Over its history the U.S. has provided extraordinary opportunities to people fleeing persecution, war, and to those in search of economic, political, and personal freedom and opportunity. The U.S. has also pursued vicious discriminatory policies towards immigrants — some of the most well-known include the Chinese Exclusion Act, the internment of Japanese during World War II, and the denial of visas to European Jews fleeing the Nazis, and the denial of asylum to Haitian “boat people.” The U.S. also, of course, is itself a settler colony and trafficked millions of slaves to its shores and denied them full rights even after emancipation. Its citizens, courts and elected officials have worked hard for decades to counteract the legacies of such discrimination. We now have even more to do.
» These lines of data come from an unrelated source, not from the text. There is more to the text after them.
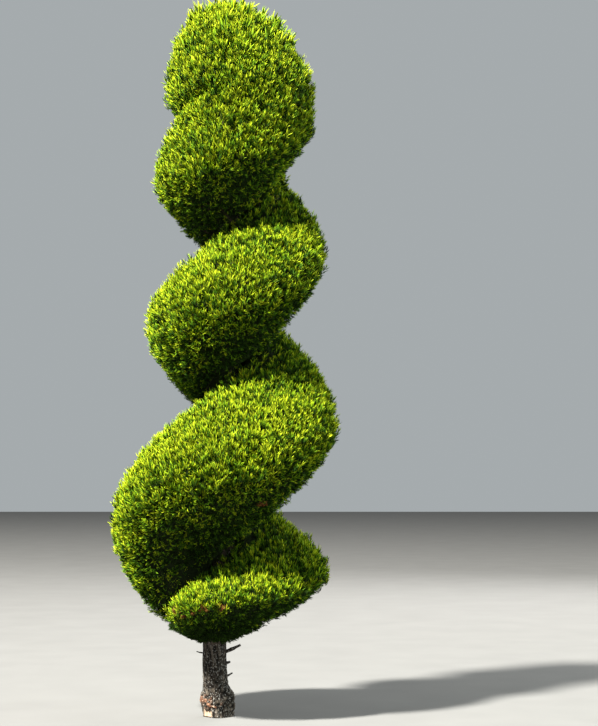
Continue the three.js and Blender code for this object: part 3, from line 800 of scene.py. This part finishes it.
def grow(sprays, layer, random):
    """Adds to each spray its direction, size and root. Near sprays lean the same way, in tufts."""
    count = len(sprays["point"])
    upness = sprays["normal"][:, 2]
    proud = (random.random(count) < PROUD["share"]) & (upness > PROUD["least_upness"])
    bias = mix(*GROWTH["up"], smooth(upness, -0.7, 0.0)) + GROWTH["up_on_dome"] * sprays["dome"]
    bias = bias + PROUD["up"] * proud
    angle = angle_of(sprays["t"])
    outward = np.stack([np.cos(angle), np.sin(angle), 0.0 * angle], -1)
    outward = outward * (GROWTH["out_below"] * smooth(-upness, 0.3, 0.9))[:, None]
    cell = sprays["point"] / TUFT["size"]
    lean = np.stack([noise(cell, seed=50 + k) - 0.5 for k in range(3)], -1) * TUFT["lean"]
    chance = random.normal(size=(count, 3)) * GROWTH["chance"]
    direction = unit(sprays["normal"] + UP * bias[:, None] + outward + lean + chance)
    off_groove = np.where(sprays["dome"], 1.0, smooth(1.0 - np.abs(sprays["v"]), 0.0, 0.12))
    size = layer["length"] * random.uniform(*LENGTHS["range"], count)
    size = size * mix(LENGTHS["at_groove"], 1.0, off_groove)
    size = size * mix(LENGTHS["below"], 1.0, smooth(upness, -0.75, -0.2))
    swell = TUFT["swell"] * (noise(cell * 1.3, seed=60) - 0.5)
    out = random.uniform(-1.0, 1.0, count) * layer["jitter"] - layer["depth"] + swell
    out = out + proud * random.uniform(*PROUD["out"], count) + grown_over(sprays)
    tip = sprays["point"] + sprays["normal"] * out[:, None]
    sprays["direction"] = direction
    sprays["size"] = size
    sprays["root"] = tip - direction * size[:, None]
    return sprays


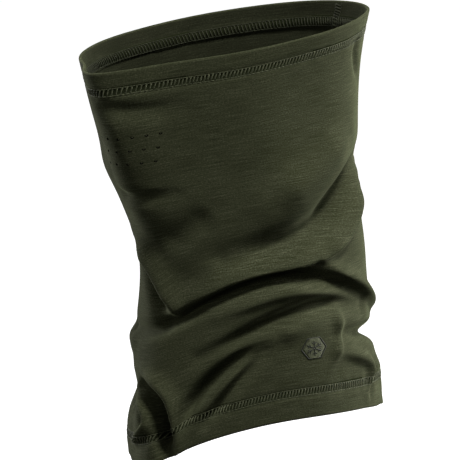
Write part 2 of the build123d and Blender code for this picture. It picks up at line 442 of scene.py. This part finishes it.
def build_cloth():
    """The closed cloth: outer side, inner side, rounded edges and hole walls."""
    outer = cloth.copy()
    inner = cloth - outward * wall_thickness()[..., None]
    row_mm = 1.2
    column_mm = column_step.mean()
    cut = []
    for row, column in holes:
        r = round(row)
        c = round(column) % COLUMNS
        cut.append((r, c))
        for dr, dc in HOLE_SIDES:
            diagonal = np.hypot(dr, dc)
            step_up = dr / diagonal / row_mm
            step_across = dc / diagonal / column_mm
            front = (row + step_up * HOLE_RADIUS, column + step_across * HOLE_RADIUS)
            back = (row + step_up * HOLE_BACK_RADIUS, column + step_across * HOLE_BACK_RADIUS)
            outer[r + dr, (c + dc) % COLUMNS] = at(*front)
            inner[r + dr, (c + dc) % COLUMNS] = at(*back, -KNIT)
    rims = []
    for row in (0, ROWS - 1):
        middle = (outer[row] + inner[row]) / 2
        half = (outer[row] - inner[row]) / 2
        away = outer[row] - outer[1 if row == 0 else ROWS - 2]
        away /= np.linalg.norm(away, axis=1, keepdims=True)
        bulge = np.linalg.norm(half, axis=1, keepdims=True)
        for turn in (45, 90, 135):
            rims.append(middle + half * cos(radians(turn)) + away * bulge * sin(radians(turn)))
    size = ROWS * COLUMNS
    points = np.concatenate([outer.reshape(-1, 3), inner.reshape(-1, 3)] + rims)
    skip = {(r + dr, (c + dc) % COLUMNS) for r, c in cut for dr in (-1, 0) for dc in (-1, 0)}
    faces = []
    uvs = []
    length = UV_LENGTH / COLUMNS
    height = UV_HEIGHT / (ROWS - 1)

    def quad(corners, column, low, high, flip=False):
        """One face, its first corner at the lower left, or at the lower right if it is flipped."""
        faces.append(corners)
        left = column * length
        right = left + length
        if flip:
            left, right = right, left
        uvs.extend([(left, low), (right, low), (right, high), (left, high)])

    for c in range(COLUMNS):
        n = (c + 1) % COLUMNS
        for r in range(ROWS - 1):
            if (r, c) in skip:
                continue
            a = r * COLUMNS + c
            b = r * COLUMNS + n
            quad((a, b, b + COLUMNS, a + COLUMNS), c, r * height, (r + 1) * height)
            a += size
            b += size
            quad((b, a, a + COLUMNS, b + COLUMNS), c, r * height, (r + 1) * height, flip=True)
        for end, row in ((0, 0), (1, ROWS - 1)):
            rim_rows = [2 * size + (3 * end + k) * COLUMNS for k in range(3)]
            chain = [row * COLUMNS] + rim_rows + [size + row * COLUMNS]
            level = row * height
            for one, two in zip(chain, chain[1:]):
                if end:
                    quad((one + c, one + n, two + n, two + c), c, level, level + UV_RIM)
                else:
                    quad((one + n, one + c, two + c, two + n), c, level, level - UV_RIM, flip=True)
    for r, c in cut:
        loop = [((r + dr) * COLUMNS + (c + dc) % COLUMNS) for dr, dc in HOLE_SIDES]
        for k in range(len(loop)):
            a = loop[k]
            b = loop[(k + 1) % len(loop)]
            faces.append((a, b, b + size, a + size))
            uvs.extend([(c * length, r * height)] * 4)
    corners = np.array(faces)
    used = np.unique(corners)
    renumber = np.full(len(points), -1)
    renumber[used] = np.arange(len(used))
    piece = make_mesh("knit_tube", points[used], renumber[corners], uvs)
    piece.data.set_sharp_from_angle(angle=radians(60))
    kinds = np.zeros(len(corners), np.int32)
    face_rows, face_columns = np.divmod(corners[:, 0] % size, COLUMNS)
    on_a_side = corners.max(1) < 2 * size
    # the inner faces, darker partly as the knit's reverse and partly as painted shade
    kinds[(corners.min(1) >= size) & on_a_side] = KNIT_BACK_AND_SHADE
    # painted shade on the cloth under the cover stitches
    kinds[stitch_gap_shade_mask[face_rows, face_columns] & on_a_side] = STITCH_GAP_SHADE
    # the hole walls, painted near black as the shade inside the holes
    kinds[len(corners) - len(HOLE_SIDES) * len(cut):] = HOLE_WALL_SHADE
    piece.data.polygons.foreach_set("material_index", kinds)
    return piece


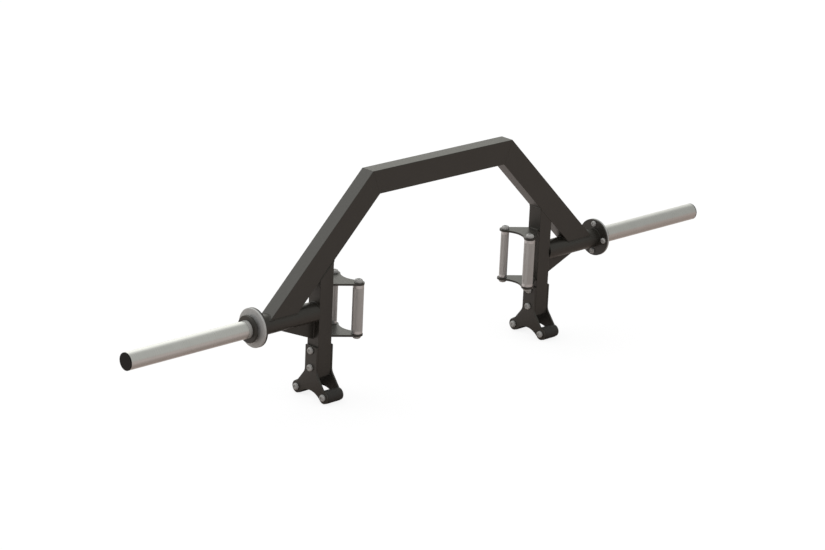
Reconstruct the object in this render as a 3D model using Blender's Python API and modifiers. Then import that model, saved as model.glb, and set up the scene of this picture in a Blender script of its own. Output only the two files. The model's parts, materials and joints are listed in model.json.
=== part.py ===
"""Open-ended trap bar: an arched, welded frame with two bolted-on rotating sleeves and upright grips.

Metres. X runs along the sleeves, +Y is the back, +Z is up, and the origin is on the floor in the middle,
under the arch. The bar stands on its toes. Everything but the beam is made twice, under one empty for each
side, and the left empty mirrors X. Distances along X are the right side's.
"""

import math

import bmesh
import bpy

# Overall
top_height = 0.636
axis_height = 0.257
half_length = 1.1115

# Room left between two pieces that touch, so that they stay separate solids
fit = 0.0003

# Arch of rectangular tube: the beam's outer top corner, the tube, and where a leg would meet the axis
beam_half_length = 0.272
arch_tube_height = 0.070
arch_tube_depth = 0.046
arch_tube_wall = 0.003
leg_to_flange = 0.017

# Posts
post_inner = 0.407
post_width = 0.048
post_depth = 0.048
post_wall = 0.003
post_end_margin = 0.025

# Cross pipes and gussets
pipe_radius = 0.0285
pipe_wall = 0.0025
gusset_height = 0.0515
gusset_thickness = 0.004
gusset_to_flange = 0.0947
gusset_blunt = 0.0025

# Flanges and their bolts
flange_start = 0.668
frame_flange_thickness = 0.005
sleeve_flange_thickness = 0.006
bolt_to_pipe = 0.0055
bolt_to_rim = 0.0045
flange_bolt_radius = 0.005
flange_bolt_head_radius = 0.00875
flange_bolt_head_height = 0.0055
tapped_hole_skin = 0.0012

# A domed bolt head: how far up its side is straight and how wide its flat top is, as shares of it
dome_start = 0.55
dome_top = 0.62

# Spindle and its retaining screw
boss_length = 0.0087
boss_step = 0.002
spindle_recess = 0.022
screw_radius = 0.006
screw_length = 0.024
screw_head_height = 0.005
screw_head_room = 0.002
screw_hole_spare = 0.002

# Sleeve: collar, bushing, tube and cap
collar_radius = 0.039
collar_thickness = 0.009
bushing_wall = 0.0047
ring_step = 0.0005
ring_width = 0.0097
ring_seat_depth = 0.001
sleeve_radius = 0.025
sleeve_wall = 0.0047
cap_thickness = 0.0032
cap_plug_length = 0.012
cap_plug_wall = 0.003

# Feet, drawn down from the top edge of their plates
foot_plate_thickness = 0.006
foot_plate_top = 0.1565
foot_corner_radius = 0.003
flank_length = 0.0685
flare_radius = 0.028
flare_turn = math.radians(39)
toe_offset = 0.0565
toe_radius = 0.019
lobe_inset = 0.001
foot_arch_rise = 0.006
upper_bolt_inset = 0.0135
post_bolt_spacing = 0.051
foot_bolt_radius = 0.006
foot_bolt_head_radius = 0.010
foot_bolt_head_height = 0.0075

# Handle sets, drawn inward from the post
handle_plate_thickness = 0.006
upper_plate_top = 0.334
lower_plate_top = 0.183
grip_reach = 0.069
grip_offset = 0.051
handle_lobe_radius = 0.017
handle_root_half_width = 0.020
handle_hollow_setback = 0.003
thick_grip_radius = 0.016
thin_grip_radius = 0.012
grip_bolt_radius = 0.006
thick_head_radius = 0.012
thick_head_height = 0.0088
thin_head_radius = 0.0115
thin_head_height = 0.0085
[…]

I urge each and every one of you to call and write your elected officials and persons in responsible positions of any institution you are part of to express your opposition to this immoral, reckless, and dangerous executive order. I equally urge you to make known to all who will listen across the world that refugees continue to be welcome in the United States by its people, and that we living here assert our membership in a common humanity with all the responsibilities that incurs, regardless of where we were born. Now is the time to act. Please join me in publicly opposing this executive order today.